Der armenische Völkermord - Geschichte als Gerangel um Identität
Geschichte - das sind oft rivalisierende Erzählungen, Erinnerungen, mündlich und schriftlich weitergegeben. 100 Jahre nach dem armenischen Völkermord streiten die Türkei und Armenien immer noch über die Deutung der Greueltaten an der armenischen Bevölkerung. Diese Woche war die Veranstaltung "Ungewisse Wege. Flucht, Vertreibung, Genozid zur Zeit des Ersten Weltkrieges" in Amstetten, der Ort des Treffens der erbitterten Identitätswidersacher.
8. April 2017, 21:58
Ein sommerlich träger Vormittag in Amstetten. Das Café am Hauptplatz ist schon gut besucht. Neben dem Eingang zwei ältere Frauen, die wie jahrzehntelange Stammgäste wirken und das hiesige Treiben inspizieren, während sie das Biskuit zum Morgenkaffee genüsslich in die Tasse tunken. Draußen mag die Weltpolitik toben, hier scheint alles wohlig unberührt.
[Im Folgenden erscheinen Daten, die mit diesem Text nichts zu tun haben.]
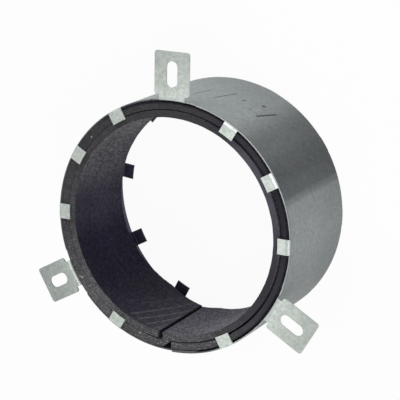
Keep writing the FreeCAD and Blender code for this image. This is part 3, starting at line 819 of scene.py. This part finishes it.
@dataclass
class SwellingStrip:
    """The strip that swells in a fire, wound in two turns. Sizes are in millimetres and degrees."""

    front_z: float = -1.5
    back_z: float = -52.5
    one_outside: float = 68.5
    one_inside: float = 64.5
    two_outside: float = 63.95
    two_inside: float = 59.95
    two_shift: float = 0.45
    start_turn: float = 270.3
    climb_mouth: float = 5.1
    end_setback: float = 7.1
    groove: float = 1.7
    step: float = 1.35
    climb_points: int = 6
    two_begins: float = 0.515
    handover: int = 8
    corner_turns: tuple[float, ...] = (0.0, 60.0, 110.0, 250.0, 262.0, 300.0, 360.0)
    corners: tuple[float, ...] = (0.85, 0.7, 0.06, 0.06, 0.35, 0.7, 0.85)
    edge_wander: float = 0.22
    cut_roughness: float = 0.16
    inner_ease: float = 0.12
    inner_ripple: float = 0.08
    inner_roughness: float = 0.05
    outer_ease: float = 0.04
    outer_roughness: float = 0.03
    pressed_gap: float = 0.16
    across_rows: int = 34
    edge_rows: int = 5
    edge_step: float = 0.8
    sharp_turn: float = 55.0
    seed: int = 7

    def outline(self) -> tuple[np.ndarray, np.ndarray]:
        """The strip's two edges seen from the wall.

        Both edges run an arc of turn one, a straight climb and an arc of turn two, whose centre lies a
        little to the side. Each stretch has the same number of points on both edges.

        Returns:
            The outer and the inner edge, as arrays of (count, 2) in millimetres, in the frame.
        """
        foot = -2 * math.degrees(math.asin(self.climb_mouth / 2 / self.one_outside))
        stop = -math.degrees(math.asin(self.end_setback / self.two_outside))
        climb = stop + math.degrees(self.groove / self.two_inside)
        over = math.degrees(math.asin(self.two_shift / self.two_outside))
        centre = np.array([0.0, -self.two_shift])

        def arc(middle: np.ndarray, radius: float, first: float, last: float, count: int) -> np.ndarray:
            """Points of an arc: its centre plus the radius times cosine and sine of evenly spaced angles."""
            angles = np.radians(np.linspace(first, last, count))
            return middle + radius * np.stack([np.cos(angles), np.sin(angles)], axis=1)

        turn_one = int(2 * math.pi * self.one_outside / self.step)
        turn_two = int(2 * math.pi * self.two_outside / self.step)
        edges = []
        for one, two, leave, land in (
            (self.one_outside, self.two_outside, foot, over),
            (self.one_inside, self.two_inside, climb, climb),
        ):
            first = arc(np.zeros(2), one, 0.0, 360.0 + leave, turn_one)
            second = arc(centre, two, land, 360.0 + stop, turn_two)
            share = np.linspace(0.0, 1.0, self.climb_points + 2)[1:-1, None]
            rise = first[-1] * (1 - share) + second[0] * share
            edges.append(np.concatenate([first, rise, second]))
        turned = math.radians(self.start_turn)
        spin = np.array([[math.cos(turned), math.sin(turned)], [-math.sin(turned), math.cos(turned)]])
        return edges[0] @ spin, edges[1] @ spin

    def section(self) -> tuple[np.ndarray, np.ndarray, np.ndarray]:
        """The strip's section as an outline of points.

        It runs down the outer side, along the back edge, up the inner side and along the front edge. A point
        has a share across the thickness (0 outside, 1 inside) and one along the width (0 front, 1 back).

        Returns:
            The shares across, the shares along, and the number of each point's side.
        """
        across, along, side = [], [], []
        down = np.linspace(0.0, 1.0, self.across_rows)
        edge = np.linspace(0.0, 1.0, self.edge_rows + 2)[1:-1]
        for which, ins, outs in (
            (Side.OUTER, np.zeros_like(down), down),
            (Side.BACK, edge, np.ones_like(edge)),
            (Side.INNER, np.ones_like(down), down[::-1]),
            (Side.FRONT, edge[::-1], np.zeros_like(edge)),
        ):
            across.append(ins)
            along.append(outs)
            side.append(np.full(len(ins), which.value))
        return np.concatenate(across), np.concatenate(along), np.concatenate(side)

    def back_edge(self, turn: np.ndarray, turn_two: np.ndarray) -> np.ndarray:
        """How far the back edge lies from its drawn place, in millimetres.

        Each turn's edge is read between measured places, which differ because the strip wasn't wound true.

        Args:
            turn: The angle around the axis in degrees, 0 to 360.
            turn_two: How much each place belongs to the inner turn, 0 to 1.

        Returns:
            The shift along Z, negative away from the wall.
        """
        inner_at = [0, 100, 145, 205, 214, 231, 241, 252, 263, 269, 276, 288, 320, 360]
        inner_z = [
            -52.2, -52.0, -52, -52.2, -53.2, -55.5, -56.6, -54, -51.6, -50.4, -53.4, -51.8, -51.6, -52.2,
        ]
        outer_at = [0, 120, 190, 222, 238, 250, 262, 275, 300, 360]
        outer_z = [-52.4, -52.2, -52.6, -55.2, -57.4, -57.6, -55.4, -53.2, -52.4, -52.4]
        inner = np.interp(turn, inner_at, inner_z)
        outer = np.interp(turn, outer_at, outer_z)
        return outer * (1 - turn_two) + inner * turn_two - self.back_z

    @staticmethod
    def waves(place: np.ndarray, lengths: Sequence[float], generator: np.random.Generator) -> np.ndarray:
        """A smooth random wave along a line: the mean of sines of given lengths with random phases.

        Args:
            place: Where along the line, in millimetres.
            lengths: The waves' lengths in millimetres.
            generator: Where the phases come from.

        Returns:
            The wave, between -1 and 1.
        """
        total = np.zeros_like(place)
        for length in lengths:
            total += np.sin(2 * np.pi * (place / length + generator.random()))
        return total / len(lengths)

    def rounded(
        self, depth: np.ndarray, z: np.ndarray, thickness: np.ndarray, turn: np.ndarray,
    ) -> tuple[np.ndarray, np.ndarray]:
        """Rounds the section's corners.

        A point within the corner's size of both edges is drawn onto the corner's quarter circle. It moves
        away from both by the share of its reach from the circle's middle that is past the radius.

        Args:
            depth: How far each point lies from the outer side.
            z: Each point's height.
            thickness: The strip's thickness at each ring.
            turn: Each ring's angle around the axis.

        Returns:
            The new depths and heights.
        """
        back = z[:, [self.across_rows - 1]]
        from_outer, from_inner = depth, thickness[:, None] - depth
        from_front, from_back = self.front_z - z, z - back
        from_side = np.minimum(from_outer, from_inner)
        from_edge = np.minimum(from_front, from_back)
        corner = np.interp(turn, self.corner_turns, self.corners)[:, None]
        reach = np.hypot(corner - from_side, corner - from_edge)
        cornered = (from_side < corner) & (from_edge < corner) & (reach > corner)
        pull = np.where(cornered, 1 - corner / np.maximum(reach, 1e-9), 0.0)
        depth = depth + np.where(from_outer > from_inner, -1.0, 1.0) * pull * (corner - from_side)
        z = z + np.where(from_front < from_back, -1.0, 1.0) * pull * (corner - from_edge)
        return depth, z

    def make(self) -> bpy.types.Object:
        """Builds the strip's mesh.

        A point is the outer edge plus its share across times the way to the inner edge, at a height that
        runs from the front to the back by its share along. Corners are rounded, the cut edges are rough and
        the broad sides ripple a little.

        Returns:
            The piece.
        """
        generator = np.random.default_rng(self.seed)
        outer, inner = self.outline()
        across, along, side = self.section()
        count, ring = len(outer), len(across)
        middle = (outer + inner) / 2
        walked = np.concatenate([[0.0], np.cumsum(np.linalg.norm(np.diff(middle, axis=0), axis=1))])
        turn = np.degrees(np.arctan2(middle[:, 1], middle[:, 0])) % 360
        thickness = np.linalg.norm(outer - inner, axis=1)
        half = int(np.argmin(np.abs(walked - walked[-1] * self.two_begins)))
        turn_two = np.clip((np.arange(count) - half + self.handover - 2) / self.handover, 0, 1)

        wander = self.edge_wander * self.waves(walked, (41, 17, 7.3, 3.9), generator)
        shift = self.back_edge(turn, turn_two) + wander
        z = self.front_z - along[None, :] * (self.front_z - self.back_z - shift[:, None])
        depth = across[None, :] * thickness[:, None]
        depth, z = self.rounded(depth, z, thickness, turn)

        # Rough cut edges: each point moves inwards, by a random amount that is smoothed between neighbours.
        rough = generator.normal(0.0, 1.0, (count, ring))
        rough = (rough + np.roll(rough, 1, axis=0) + np.roll(rough, 1, axis=1)) / 3
        on_edge = np.isin(side, (Side.FRONT.value, Side.BACK.value))[None, :]
        downwards = np.where(along[None, :] < 0.5, -1.0, 1.0)
        z = z + np.where(on_edge, np.abs(rough) * self.cut_roughness, 0.0) * downwards

        # The broad sides ripple within the room that the turns have. Where these are pressed together on the
        # left, the outer side stays smooth and the inner turn closes up to the outer one at the front.
        ripple = self.waves(walked, (63, 29, 11), generator)[:, None] * self.inner_ripple
        relief = self.inner_ease + ripple + rough * self.inner_roughness
        on_inner = (side == Side.INNER.value)[None, :]
        depth = depth - np.where(on_inner, relief, 0.0) * turn_two[:, None]
        pressed = np.interp(turn, [125, 150, 255, 264], [0, 1, 1, 0])[:, None]
        on_outer = (side == Side.OUTER.value)[None, :]
        relief = (self.outer_ease + np.abs(rough) * self.outer_roughness) * (1 - pressed)
        depth = depth + np.where(on_outer, relief, 0.0)
        closing = self.pressed_gap * pressed * turn_two[:, None]
        depth = depth - np.where(on_outer & (along[None, :] < 0.05), closing, 0.0)

        # On the left the outer turn swells out to the sheet at the front.
        swell = np.interp(turn, [92, 112, 225, 248, 260, 268], [0, 0.72, 0.70, 0.52, 0.30, 0.0])
        swell = (swell * (1 - turn_two))[:, None] * np.clip(1 - along[None, :] * 5, 0, 1)
        depth = depth - swell * np.clip(1 - across[None, :] * 2, 0, 1)

        unit = (inner - outer) / thickness[:, None]
        place = outer[:, None, :] + unit[:, None, :] * depth[:, :, None]
        points = np.concatenate([place, z[:, :, None]], axis=2) * MM
        piece = bpy.data.objects.new("wound_strip", self.skin(points, walked, side))
        bpy.context.scene.collection.objects.link(piece)
        return piece

    def skin(self, points: np.ndarray, walked: np.ndarray, side: np.ndarray) -> bpy.types.Mesh:
        """Covers rings of points with faces and closes both ends.

        Ring after ring is joined by four-sided faces. An end is closed by a ladder of faces between the
        ring's outer and inner sides, and by one face each behind its front edge and its back edge.

        Args:
            points: The points, (rings, points in a ring, 3), in metres.
            walked: How far along the strip each ring is, in millimetres.
            side: Each ring point's side.

        Returns:
            The mesh, with a map of metres along the strip, 0 at its inner end, and across it.
        """
        count, ring = points.shape[:2]
        row = np.arange(count - 1)[:, None] * ring
        here = np.arange(ring)[None, :]
        after = (here + 1) % ring
        around = np.stack([row + here, row + after, row + ring + after, row + ring + here], axis=-1)

        rows = self.across_rows
        last = (count - 1) * ring
        outer = np.arange(rows)
        inner = rows + self.edge_rows + np.arange(rows)[::-1]
        ladder = np.stack([outer[:-1], inner[:-1], inner[1:], outer[1:]], axis=-1)
        quads = np.concatenate([around.reshape(-1, 4), ladder, ladder[:, ::-1] + last])
        front = np.append(np.arange(inner[0], ring), 0)
        back = np.arange(rows - 1, rows + self.edge_rows + 1)
        caps = [front[::-1], back[::-1], last + front, last + back]

        mesh = bpy.data.meshes.new("wound_strip")
        faces = quads.tolist() + [cap.tolist() for cap in caps]
        mesh.from_pydata(points.reshape(-1, 3).tolist(), [], faces)
        mesh.update()
        row_step = (self.front_z - self.back_z) / rows
        steps = np.where(np.diff(side) == 0, row_step, self.edge_step)
        u = np.repeat(walked - walked[-1], ring) * MM
        v = np.tile(np.append(0.0, np.cumsum(steps)), count) * MM
        layer = mesh.uv_layers.new(name="along_and_across")
        vertex = np.zeros(len(mesh.loops), dtype=np.int32)
        mesh.loops.foreach_get("vertex_index", vertex)
        layer.data.foreach_set("uv", np.stack([u[vertex], v[vertex]], axis=1).astype(np.float32).ravel())
        mesh.shade_smooth()
        return mesh

    def dress(self, piece: bpy.types.Object, graphite: bpy.types.Material) -> None:
        """Gives the strip its finish and its place in the frame.

        Args:
            piece: The strip.
            graphite: Its finish.
        """
        piece.data.materials.append(graphite)
        split = piece.modifiers.new("sharp_edges", "EDGE_SPLIT")
        split.split_angle = math.radians(self.sharp_turn)
        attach(piece, "root")
        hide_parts("intumescent_strip")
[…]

Dabei ist die Politik gar nicht weit weg. Umkämpfte europäische Identitätspolitik, um genau zu sein. Eine Straße weiter, im Rathaus treffen nämlich türkische und armenische Historiker aufeinander. Die Organisatoren verweisen gleich eingangs auf die gewünschte Wissenschaftlichkeit der Debatte.
Flüchtlingskrise eine mediale Blase?
Peter Gatrell spaziert mit Tweed-Sacko an Kaffee und Kuchen vorbei. Klassisches britisches Understatement vom Historiker aus Manchester. Für Gatrell ist die hyperventilierende Berichterstattung über die Flüchtlingskrise eine mediale Blase. Historisch betrachtet, wäre unser Zeitalter nicht so viel anders als die 1920er oder die 1940er Jahre.
Direkt vor dem Podium in der ersten Reihe schreibt der junge Mann von der türkischen Botschaft eifrig mit als Hayk Demoyan, der Direktor des Genozid Museums in Jerewan, über den armenischen Völkermord spricht. Demoyan hörte die Geschichten aus den Jahren 1914 bis 1922 schon als Kind. Auch er wird die Erzählung weitergeben, dass die Familie aus einer Stadt stammt, die heute in der Türkei liegt.
20 Staaten sprechen offiziell von Genozid
Für westliche Historiker gibt es keinen Zweifel am Genozid an den Armeniern. Rund 1,5 Millionen Tote und 300.000 Vertrieben - so die nüchternen Zahlen. Mehr als 20 Staaten unterstützen diese Sichtweise und sprechen offiziell von Genozid.
Vahap Polat ist nicht überzeugt. Der türkische Journalist Polat zweifelt die Existenz von Massengräbern an und verweist seinerseits auf Massaker an der muslimischen Bevölkerung. Für Polat wie für viele Türken ist diese Geschichte noch nicht zu Ende geschrieben. Und diese Geschichte ist keine Allerweltsgeschichte - sie erzählt vom Fundament der armenischen und der türkischen Identität.
Armenien ist einer der Stachel im Fleisch der modernen Türkei. Jeder Versuch einer neuen Erzählung rüttelt am eigenen Selbstverständnis. Selbst Mustafa Kemal Atatürk, Gründungsvater, spielt hier eine Rolle. Nur eben nicht als Held. Für Hayk Demoyan ist Atatürk nämlich ein gewöhnlicher Verbrecher, der höchstpersönlich Blut an den Händen und Armenier auf dem Gewissen hat.
Die Stimmen der Flüchtenden selbst
Flüchtlinge, die ihre Geschichte aktiv selbst schreiben - und daraus den Kern eines neuen Selbstverständnisses formen - für Peter Gatrell ist die Geschichte der armenischen Überlebenden typisch.
Ob als Gefahr, Sicherheitsrisiko oder kulturelle Bereicherung - die aktuelle Kategorisierung von Flüchtlingen blendet eine Dimension meist aus: die Stimmen der Flüchtenden selbst. Dabei zeigt gerade die Geschichte des armenischen Völkermordes, dass ein stummes oder lautes Nebeneinander der Erzählungen nicht hilft.
Dass auch in Österreich der englische Begriff refugee immer häufiger benutzt wird, könnte einen Wandel signalisieren. Für Peter Gatrell jedenfalls ist es kein Zufall. Ein neues Bewusstsein für die globale Dimension von Fluchtbewegungen könnte dahinter stehen, so Gatrell.